One notable Super Dave sketch was a stunt where he attempted to avoid being harmed while standing under a pile driver, by repeating the nonsense phrase "balloon ball". The stunt failed in typical Super Dave style, leaving him as a helmeted head atop two shoes. This particular sketch was popular enough that during the following season, Showtime ads for Bizarre featured a cartoon logo of Super Dave's helmeted head and shoes.
As usual for Bizarre, the Super Dave sketches contained coarse language, but led to a spin-off series (Super Dave) with a more family-friendly style.

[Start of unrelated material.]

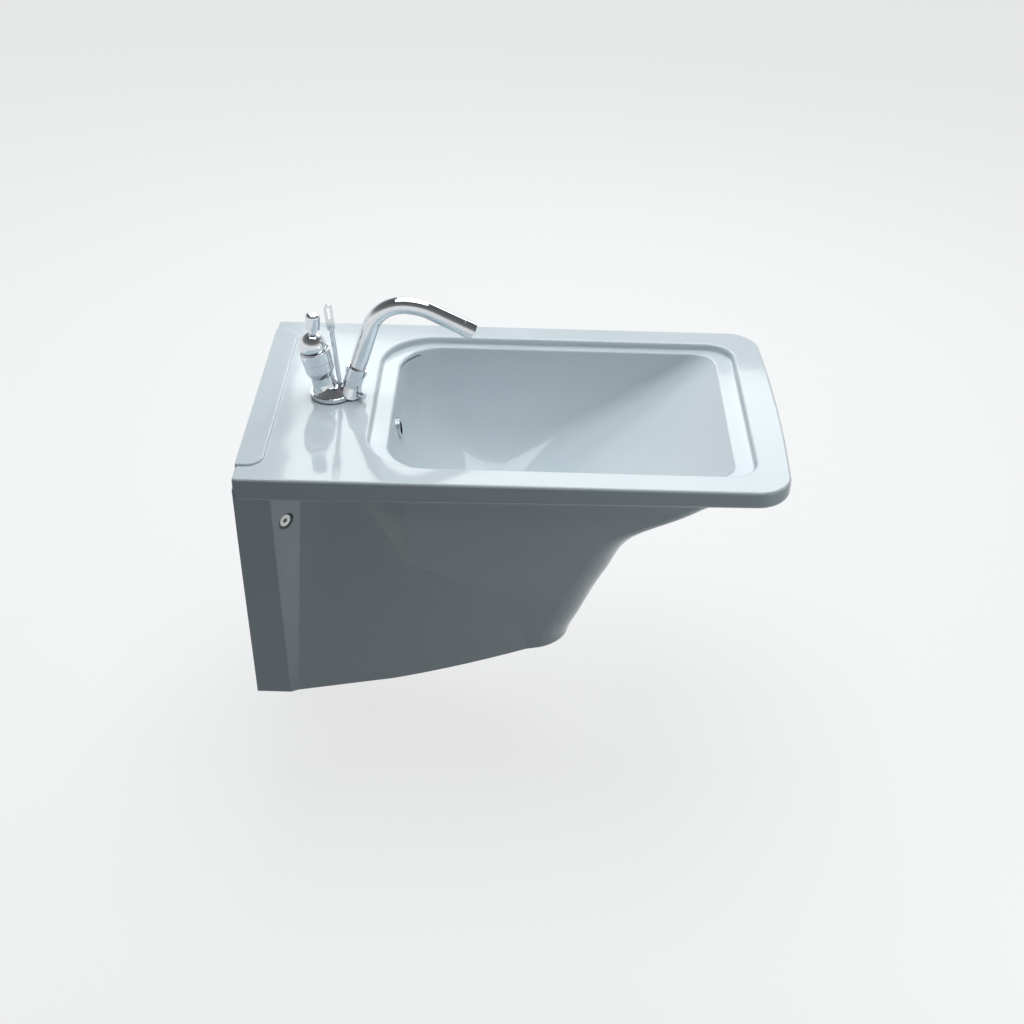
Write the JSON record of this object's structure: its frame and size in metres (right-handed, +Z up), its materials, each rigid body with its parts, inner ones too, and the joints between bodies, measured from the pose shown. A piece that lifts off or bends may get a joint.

Two versions of the show were produced: episodes that aired on the Showtime cable network in the United States contained nudity and coarse language. The versions that aired on CTV (and later in syndication) had the nudity removed and the language bleeped by a horn-honking sound. Although the "adult" version is most closely associated with Showtime, it did go out on a few independent TV stations during the 1980s, playing as late-night fare, although the "clean" version is the one that was more commonly found in syndication. Current Canadian broadcast content regulations, which are more lenient than those of the 1980s, might permit broadcast of the uncensored Showtime versions, but they have not been offered for broadcast syndication.
Sketches containing nudity were censored for Canadian television and syndication by the inclusion of reverse angle scenes originally filmed from behind nude actors (generally women baring their breasts) or else alternate scenes that had been filmed with the models wearing a bra. Rare scenes involving a woman being naked below the waist, however, just had the skits end very abruptly.
The "adult" version has not aired on television since the Showtime airings and original syndication ceased in the late 1980s. The syndicated episodes have been rebroadcast since.
In 2008 the show was sold to TV Land Canada, later Comedy Gold, a classic TV channel in Canada. TV Land Canada aired the show as a marathon on New Year's Day 2009. The show was dropped from Comedy Gold's schedule in August 2011.
DVDs of the unedited version, titled The Best of Bizarre Uncensored, were released in late 2005 from Canadian video label Visual Entertainment and are available to buy from Canadian and US retailers. Nine individual volumes have been released as of July 2007.
While the episodes appear to be uncensored regarding language and nudity, most are missing their original end credits, which included plugs for the Royal York Hotel in Toronto and Tilden Rent-A-Car. The only episodes to retain their original end credits are ones where live-action sketches are still taking place while the credits roll, and even those episodes have the sponsorship plugs removed. A generic "DVD credits" roll appears on each disc to give credit to the people who worked on the show.